Our hearts go out to Stephen Lee and his family.
Doctors of the dying liver patient have found a suitable organ of the same blood type from a brain-dead patient. Unfortunately for reasons that were not disclosed yesterday, the latter patient's family refused an organ donation.
Since we don't have full knowledge of the facts and circumstances, it may be too rash to criticise that family. But on a human level, their decision is difficult to comprehend when it seems a life can be saved at minimal cost to anyone. Perhaps this case will alert us to the urgent need to educate the public about organ donation.
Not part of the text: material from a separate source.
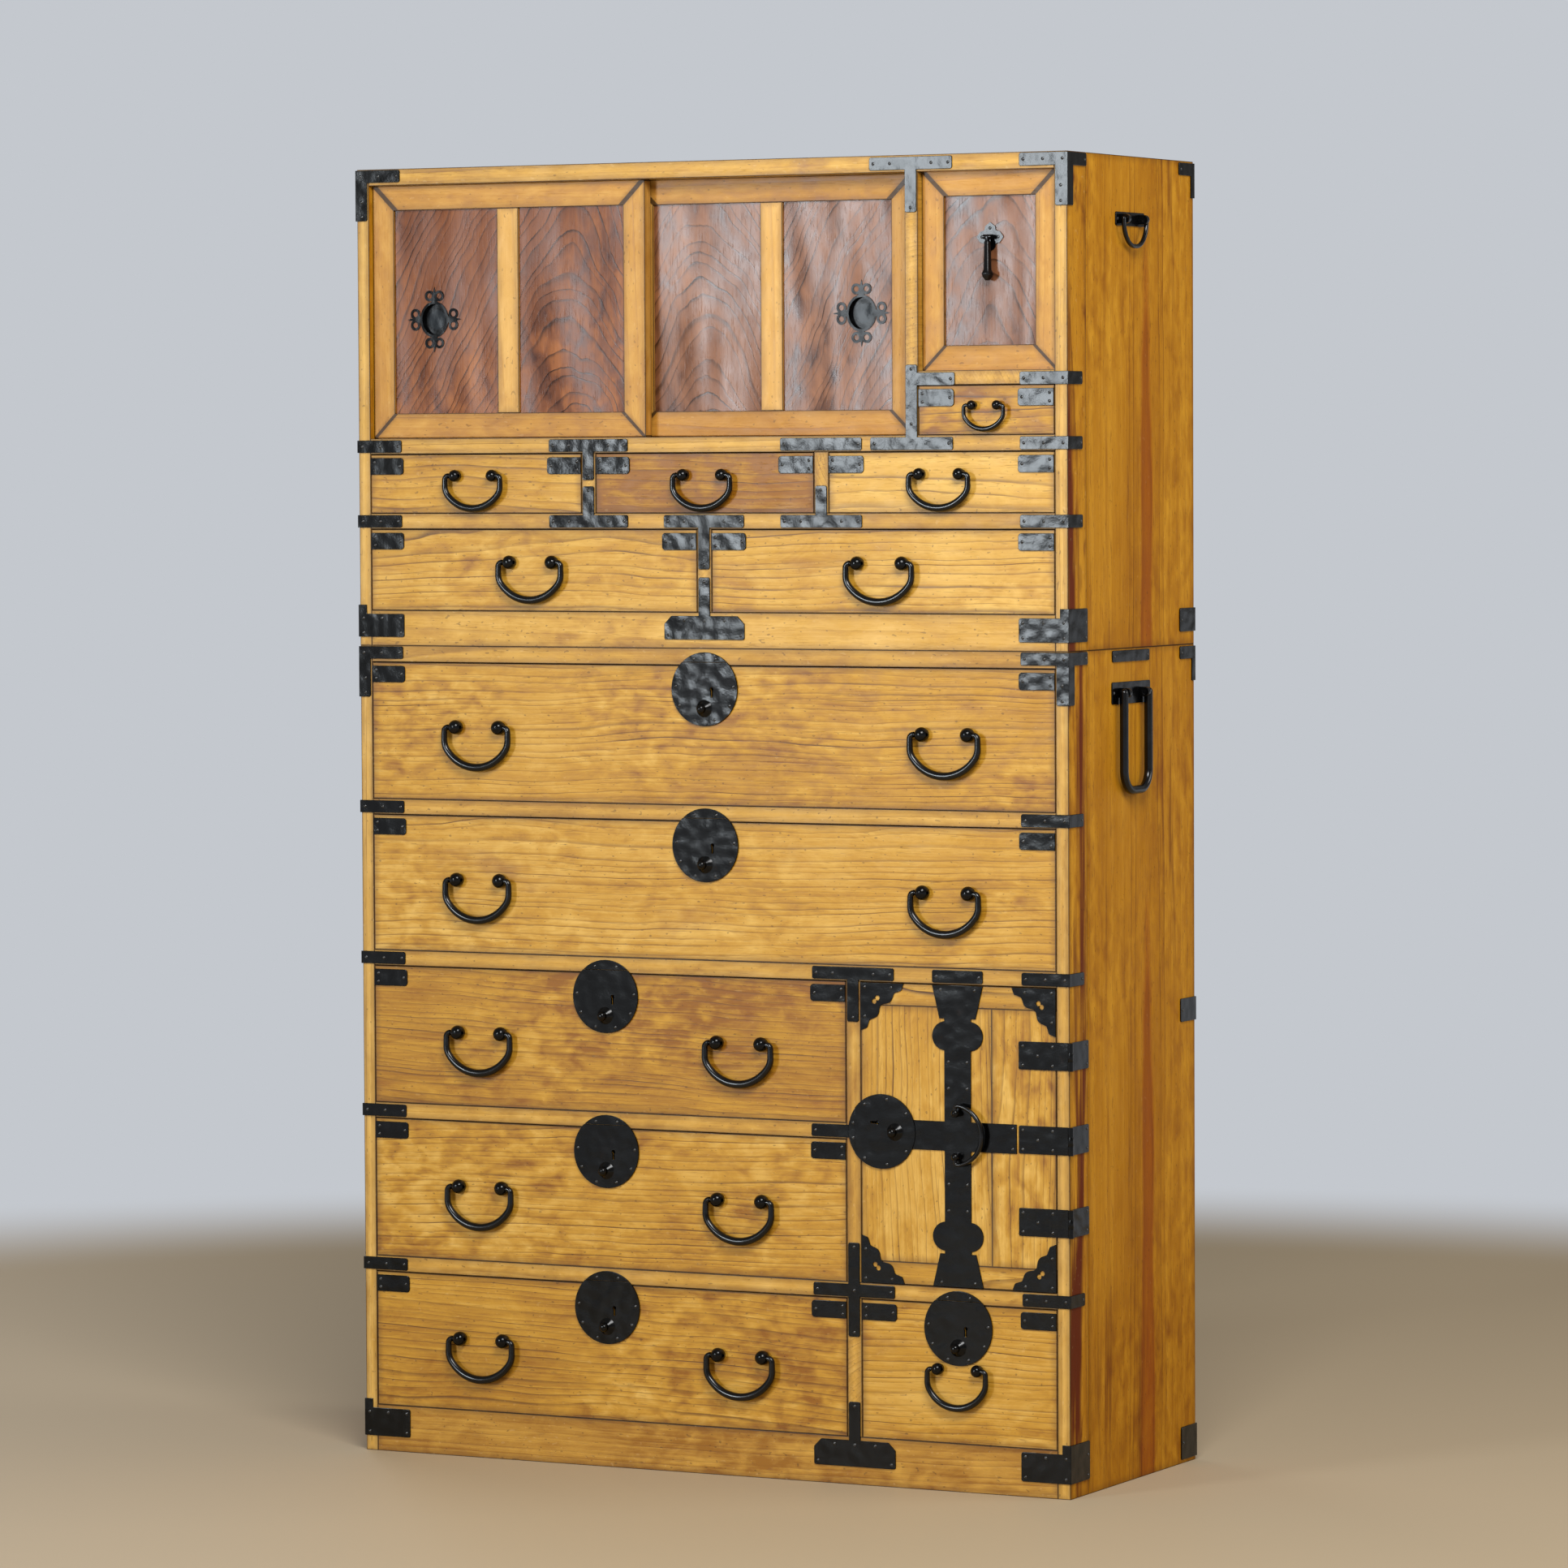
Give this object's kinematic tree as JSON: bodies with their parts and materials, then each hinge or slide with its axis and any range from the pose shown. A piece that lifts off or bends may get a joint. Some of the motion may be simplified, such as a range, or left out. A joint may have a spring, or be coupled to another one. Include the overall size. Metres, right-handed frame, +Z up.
{
  "type": "stacking drawer chest",
  "caption": "Tall two-section stacking clothes chest in pale wood with black iron fittings: drawers, sliding doors, a lift-out door and a hinged cupboard door.",
  "frame": {"origin": "on the floor, at the middle of the wooden case's width and depth", "axes": "+X to the right seen from the front, +Y from the front to the back, +Z up"},
  "size_m": [0.9368, 0.3631, 1.5],
  "materials": {
    "case_wood": "satin",
    "drawer_wood": "satin",
    "door_wood": "satin",
    "black_iron": "hammered satin",
    "cup_iron": "satin"
  },
  "bodies": {
    "lower_case": {"lower_case_boards": "case_wood", "lower_case_iron": "black_iron"},
    "upper_case": {"upper_case_boards": "case_wood", "upper_case_iron": "black_iron"},
    "top_wide_drawer": {"top_wide_drawer": "drawer_wood", "top_wide_drawer_iron": "black_iron"},
    "top_wide_bail_left": {"top_wide_bail_left": "black_iron"},
    "top_wide_bail_right": {"top_wide_bail_right": "black_iron"},
    "second_wide_drawer": {"second_wide_drawer": "drawer_wood", "second_wide_drawer_iron": "black_iron"},
    "second_wide_bail_left": {"second_wide_bail_left": "black_iron"},
    "second_wide_bail_right": {"second_wide_bail_right": "black_iron"},
    "third_left_drawer": {"third_left_drawer": "drawer_wood", "third_left_drawer_iron": "black_iron"},
    "third_left_bail_left": {"third_left_bail_left": "black_iron"},
    "third_left_bail_right": {"third_left_bail_right": "black_iron"},
    "fourth_left_drawer": {"fourth_left_drawer": "drawer_wood", "fourth_left_drawer_iron": "black_iron"},
    "fourth_left_bail_left": {"fourth_left_bail_left": "black_iron"},
    "fourth_left_bail_right": {"fourth_left_bail_right": "black_iron"},
    "bottom_left_drawer": {"bottom_left_drawer": "drawer_wood", "bottom_left_drawer_iron": "black_iron"},
    "bottom_left_bail_left": {"bottom_left_bail_left": "black_iron"},
    "bottom_left_bail_right": {"bottom_left_bail_right": "black_iron"},
    "bottom_right_drawer": {"bottom_right_drawer": "drawer_wood", "bottom_right_drawer_iron": "black_iron"},
    "bottom_right_bail": {"bottom_right_bail": "black_iron"},
    "long_left_drawer": {"long_left_drawer": "drawer_wood", "long_left_drawer_iron": "black_iron"},
    "long_left_bail": {"long_left_bail": "black_iron"},
    "long_right_drawer": {"long_right_drawer": "drawer_wood", "long_right_drawer_iron": "black_iron"},
    "long_right_bail": {"long_right_bail": "black_iron"},
    "short_left_drawer": {"short_left_drawer": "drawer_wood", "short_left_drawer_iron": "black_iron"},
    "short_left_bail": {"short_left_bail": "black_iron"},
    "short_middle_drawer": {"short_middle_drawer": "drawer_wood", "short_middle_drawer_iron": "black_iron"},
    "short_middle_bail": {"short_middle_bail": "black_iron"},
    "short_right_drawer": {"short_right_drawer": "drawer_wood", "short_right_drawer_iron": "black_iron"},
    "short_right_bail": {"short_right_bail": "black_iron"},
    "small_upper_drawer": {"small_upper_drawer": "drawer_wood", "small_upper_drawer_iron": "black_iron"},
    "small_upper_bail": {"small_upper_bail": "black_iron"},
    "left_sliding_door": {"left_sliding_door": "door_wood", "left_sliding_door_cup_pull": "cup_iron"},
    "right_sliding_door": {"right_sliding_door": "door_wood", "right_sliding_door_cup_pull": "cup_iron"},
    "lift_out_door": {"lift_out_door": "door_wood", "lift_out_door_plate": "black_iron"},
    "lift_out_door_drop": {"lift_out_door_drop": "black_iron"},
    "hinged_door": {"hinged_door": "door_wood", "hinged_door_iron": "black_iron"},
    "hinged_door_bail": {"hinged_door_bail": "black_iron"},
    "right_ring_handle": {"right_ring_handle": "black_iron"},
    "right_carrying_handle": {"right_carrying_handle": "black_iron"},
    "left_ring_handle": {"left_ring_handle": "black_iron"},
    "left_carrying_handle": {"left_carrying_handle": "black_iron"}
  },
  "joints": [
    {"name": "upper_case_lift", "type": "slide", "parent": "lower_case", "child": "upper_case", "axis": [0, 0, 1], "range_m": [0, 0.05]},
    {"name": "top_wide_drawer_slide", "type": "slide", "parent": "lower_case", "child": "top_wide_drawer", "axis": [0, -1, 0], "range_m": [0, 0.25]},
    {"name": "top_wide_bail_left_swing", "type": "hinge", "parent": "top_wide_drawer", "child": "top_wide_bail_left", "pos_m": [-0.297, -0.1799, 0.852], "axis": [-1, 0, 0], "range_deg": [0, 150]},
    {"name": "top_wide_bail_right_swing", "type": "hinge", "parent": "top_wide_drawer", "child": "top_wide_bail_right", "pos_m": [0.305, -0.1799, 0.852], "axis": [-1, 0, 0], "range_deg": [0, 150]},
    {"name": "second_wide_drawer_slide", "type": "slide", "parent": "lower_case", "child": "second_wide_drawer", "axis": [0, -1, 0], "range_m": [0, 0.25]},
    {"name": "second_wide_bail_left_swing", "type": "hinge", "parent": "second_wide_drawer", "child": "second_wide_bail_left", "pos_m": [-0.297, -0.1799, 0.6745], "axis": [-1, 0, 0], "range_deg": [0, 150]},
    {"name": "second_wide_bail_right_swing", "type": "hinge", "parent": "second_wide_drawer", "child": "second_wide_bail_right", "pos_m": [0.305, -0.1799, 0.6745], "axis": [-1, 0, 0], "range_deg": [0, 150]},
    {"name": "third_left_drawer_slide", "type": "slide", "parent": "lower_case", "child": "third_left_drawer", "axis": [0, -1, 0], "range_m": [0, 0.25]},
    {"name": "third_left_bail_left_swing", "type": "hinge", "parent": "third_left_drawer", "child": "third_left_bail_left", "pos_m": [-0.297, -0.1799, 0.4965], "axis": [-1, 0, 0], "range_deg": [0, 150]},
    {"name": "third_left_bail_right_swing", "type": "hinge", "parent": "third_left_drawer", "child": "third_left_bail_right", "pos_m": [0.043, -0.1799, 0.4965], "axis": [-1, 0, 0], "range_deg": [0, 150]},
    {"name": "fourth_left_drawer_slide", "type": "slide", "parent": "lower_case", "child": "fourth_left_drawer", "axis": [0, -1, 0], "range_m": [0, 0.25]},
    {"name": "fourth_left_bail_left_swing", "type": "hinge", "parent": "fourth_left_drawer", "child": "fourth_left_bail_left", "pos_m": [-0.297, -0.1799, 0.31675], "axis": [-1, 0, 0], "range_deg": [0, 150]},
    {"name": "fourth_left_bail_right_swing", "type": "hinge", "parent": "fourth_left_drawer", "child": "fourth_left_bail_right", "pos_m": [0.043, -0.1799, 0.31675], "axis": [-1, 0, 0], "range_deg": [0, 150]},
    {"name": "bottom_left_drawer_slide", "type": "slide", "parent": "lower_case", "child": "bottom_left_drawer", "axis": [0, -1, 0], "range_m": [0, 0.25]},
    {"name": "bottom_left_bail_left_swing", "type": "hinge", "parent": "bottom_left_drawer", "child": "bottom_left_bail_left", "pos_m": [-0.297, -0.1799, 0.1385], "axis": [-1, 0, 0], "range_deg": [0, 150]},
    {"name": "bottom_left_bail_right_swing", "type": "hinge", "parent": "bottom_left_drawer", "child": "bottom_left_bail_right", "pos_m": [0.043, -0.1799, 0.1385], "axis": [-1, 0, 0], "range_deg": [0, 150]},
    {"name": "bottom_right_drawer_slide", "type": "slide", "parent": "lower_case", "child": "bottom_right_drawer", "axis": [0, -1, 0], "range_m": [0, 0.25]},
    {"name": "bottom_right_bail_swing", "type": "hinge", "parent": "bottom_right_drawer", "child": "bottom_right_bail", "pos_m": [0.318, -0.1799, 0.1385], "axis": [-1, 0, 0], "range_deg": [0, 150]},
    {"name": "long_left_drawer_slide", "type": "slide", "parent": "upper_case", "child": "long_left_drawer", "axis": [0, -1, 0], "range_m": [0, 0.25]},
    {"name": "long_left_bail_swing", "type": "hinge", "parent": "long_left_drawer", "child": "long_left_bail", "pos_m": [-0.2245, -0.1799, 1.0435], "axis": [-1, 0, 0], "range_deg": [0, 150]},
    {"name": "long_right_drawer_slide", "type": "slide", "parent": "upper_case", "child": "long_right_drawer", "axis": [0, -1, 0], "range_m": [0, 0.25]},
    {"name": "long_right_bail_swing", "type": "hinge", "parent": "long_right_drawer", "child": "long_right_bail", "pos_m": [0.2245, -0.1799, 1.0435], "axis": [-1, 0, 0], "range_deg": [0, 150]},
    {"name": "short_left_drawer_slide", "type": "slide", "parent": "upper_case", "child": "short_left_drawer", "axis": [0, -1, 0], "range_m": [0, 0.25]},
    {"name": "short_left_bail_swing", "type": "hinge", "parent": "short_left_drawer", "child": "short_left_bail", "pos_m": [-0.29933, -0.1799, 1.1435], "axis": [-1, 0, 0], "range_deg": [0, 150]},
    {"name": "short_middle_drawer_slide", "type": "slide", "parent": "upper_case", "child": "short_middle_drawer", "axis": [0, -1, 0], "range_m": [0, 0.25]},
    {"name": "short_middle_bail_swing", "type": "hinge", "parent": "short_middle_drawer", "child": "short_middle_bail", "pos_m": [0, -0.1799, 1.1435], "axis": [-1, 0, 0], "range_deg": [0, 150]},
    {"name": "short_right_drawer_slide", "type": "slide", "parent": "upper_case", "child": "short_right_drawer", "axis": [0, -1, 0], "range_m": [0, 0.25]},
    {"name": "short_right_bail_swing", "type": "hinge", "parent": "short_right_drawer", "child": "short_right_bail", "pos_m": [0.29933, -0.1799, 1.1435], "axis": [-1, 0, 0], "range_deg": [0, 150]},
    {"name": "small_upper_drawer_slide", "type": "slide", "parent": "upper_case", "child": "small_upper_drawer", "axis": [0, -1, 0], "range_m": [0, 0.25]},
    {"name": "small_upper_bail_swing", "type": "hinge", "parent": "small_upper_drawer", "child": "small_upper_bail", "pos_m": [0.35575, -0.1799, 1.22], "axis": [-1, 0, 0], "range_deg": [0, 150]},
    {"name": "left_sliding_door_slide", "type": "slide", "parent": "upper_case", "child": "left_sliding_door", "axis": [1, 0, 0], "range_m": [0, 0.3312]},
    {"name": "right_sliding_door_slide", "type": "slide", "parent": "upper_case", "child": "right_sliding_door", "axis": [-1, 0, 0], "range_m": [0, 0.3312]},
    {"name": "lift_out_door_lift", "type": "slide", "parent": "upper_case", "child": "lift_out_door", "axis": [0, 0, 1], "range_m": [0, 0.0045]},
    {"name": "lift_out_door_drop_swing", "type": "hinge", "parent": "lift_out_door", "child": "lift_out_door_drop", "pos_m": [0.35575, -0.168, 1.407], "axis": [-1, 0, 0], "range_deg": [0, 85]},
    {"name": "hinged_door_hinge", "type": "hinge", "parent": "lower_case", "child": "hinged_door", "pos_m": [0.4581, -0.1751, 0.40125], "axis": [0, 0, 1], "range_deg": [0, 180]},
    {"name": "hinged_door_bail_swing", "type": "hinge", "parent": "hinged_door", "child": "hinged_door_bail", "pos_m": [0.318, -0.1814, 0.40325], "axis": [0, 0, -1], "range_deg": [0, 150]},
    {"name": "right_ring_handle_swing", "type": "hinge", "parent": "upper_case", "child": "right_ring_handle", "pos_m": [0.463, -0.006, 1.429], "axis": [0, -1, 0], "range_deg": [0, 150]},
    {"name": "right_carrying_handle_swing", "type": "hinge", "parent": "lower_case", "child": "right_carrying_handle", "pos_m": [0.463, -0.006, 0.896], "axis": [0, -1, 0], "range_deg": [0, 180]},
    {"name": "left_ring_handle_swing", "type": "hinge", "parent": "upper_case", "child": "left_ring_handle", "pos_m": [-0.463, -0.006, 1.429], "axis": [0, 1, 0], "range_deg": [0, 150]},
    {"name": "left_carrying_handle_swing", "type": "hinge", "parent": "lower_case", "child": "left_carrying_handle", "pos_m": [-0.463, -0.006, 0.896], "axis": [0, 1, 0], "range_deg": [0, 180]}
  ]
}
It must be said, however, that Lee, 46, - who is suffering from massive liver failure and has only a short time to live without a transplant - would not have been in this predicament if his doctors had gone ahead with an earlier transplant operation.
He was already cut open on the operating table when surgeons at the Queen Mary Hospital suddenly halted the operation after being told at the last minute that the donor patient had kidney cancer. Professor Lo Chung-Mau, a world expert on liver transplants, has defended his team's decision to shelve the liver operation. He said there was a chance the cancer could spread to Lee if they had proceeded.
Most experts, however, agree that the chances of spreading the cancer this way were slim. In any case, they observed the tumour in the late patient's kidney was likely to be at an early stage.